Taxes feel like a burden, especially to the ordinary citizen. At the very least, it is an inevitable responsibility that hinders whatever strategy you have in improving your financial condition. Although it sounds illegal, there are strategies and ways to reduce your tax bills in a legally acceptable manner.
By lowering the amount you have to remit to the Internal Revenue Services (IRS), you get to keep more of your income to yourself. You can then use these savings for reinvestment or any other method that would speed up your process of building wealth. To get you started, here are five ways to slash your tax bill legally:
1. Adjust your Form W-4
If you’re looking to achieve financial freedom by making conservative estimates on your net or take-home pay, you can actually adjust the tax withheld from every paycheck you receive. For common-law employees or those who regularly receive income from an employer, a Form W-4 is usually completed and filed with the IRS to indicate the tax status from this employment arrangement.
As an employee, you can instruct your employer on how much tax will be withheld from your pay. This way, you can deduct more from your salary and receive less take-home pay. While it sounds disadvantageous, it actually prevents you from underestimating your taxes and getting surprised with your bill once tax season arrives. Better yet, by raising your withheld taxes and not having additional taxes at the end of the year, most of the excess taxes withheld from you will be refunded. Conversely, you can also reduce your withholding tax if you need more from your paycheck, although you might be required to pay more by the end of the fiscal year.
2. Making charitable donations
This is a strategy that businessmen and wealthy people often use to diminish their taxes year after year. Now that a lot of people are earning large sums of money from cryptocurrency and NFT trading, you might want to consider the rich man’s strategy of making donations. Generally, giving a portion of your wealth to charitable and non-profit organizations qualify you for different tax deductions, breaks, and even exemptions.
For example, a charitable lead annuity trust is a fund that lets you regularly donate to a chosen charity or nonprofit for a set number of years (or your entire lifetime). At the end of the period, the rest of the assets in this fund is distributed to the other non-charity beneficiaries. This usually pertains to your family such as descendants and heirs.
This makes it a perfect way to transfer your wealth to your family, help charities, and qualify regularly for various tax deduction purposes. However, it is not absolute and there is a certain annual donation amount needed for you to qualify. Still, once you do, it essentially turns into a virtually tax-free channel for moving your wealth.
3. Reduce your taxable income
The most straightforward way to reduce tax bills is to reduce your taxable income. However, while it sounds simple, it doesn’t necessarily translate to earning less. There are different ways with which one can reduce their taxable income. Below are some of the popular options:
Start saving in your 401(k)
For employees, a 401(k) is a retirement saving and investment plan that is usually offered by an employer. Funding for this, however, comes from your paycheck and is regularly deducted every payday. Also, depending on the employer, the company may also match your contributions as a part of its benefits package.
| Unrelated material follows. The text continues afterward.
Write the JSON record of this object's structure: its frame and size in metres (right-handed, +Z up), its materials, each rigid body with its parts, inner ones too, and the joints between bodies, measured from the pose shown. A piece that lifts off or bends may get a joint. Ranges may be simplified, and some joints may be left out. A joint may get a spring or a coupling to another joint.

The great part is that whatever segment of your salary goes into the 401(k) is automatically deferred. It is not tax-exempted. This means that the amount you put into your plan is not taxed until the time you withdraw your money. While it sounds negligible, remember that your tax rate today is usually significantly higher than your tax rate by the time you’re old enough to withdraw your funds.
Invest in IRAs
Whereas a 401k is company-sponsored, an individual retirement account (IRA) is something you get for yourself and entirely pay for it. There are two types of IRAs: Roth and traditional. For traditional IRAs, there are certain criteria for identifying tax-deductible contributions. It includes your income and your existing coverage with other retirement plans for you and your spouse.
By saving funds for your children’s education, you also shave off your tax bill. An educational fund, technically known as a 529 plan, is a tax-advantaged savings plan. Essentially, if it’s used for any qualified educational expenses–college, apprenticeships, K-12–for a designated beneficiary, you get a variety of tax breaks.
4. Hold on to your medical receipts
Another method for slashing tax bills is something most people forget or are simply unaware of. Your medical expenses are tax-deductible payments, provided you can file for them. The IRS even offers a comprehensive list and criteria for checking if your particular health-related expense can be filed for a tax deduction. For starters, qualified medical expenses that exceed 7.5% of your adjusted gross income for the taxation year are tax-deductible.
Medical expenses cover a wide range of services aside from medical and dental. It may cover vision, acupuncture, ambulance costs, breast pumps and maternity supplies, chiropractors and crutches, and more.
There are perfectly legal strategies to reduce your tax bill for the coming fiscal year. Remember that these strategies are not inherently designed for people to “cheat” the system. A common theme among these tax breaks and deductions is to encourage the public to save and be more responsible with their finances. By following the strategies listed above, not only do you save a lot of money but you also learn the mindset and practices that not only qualify you for discounts but also help you accelerate your wealth-building in general.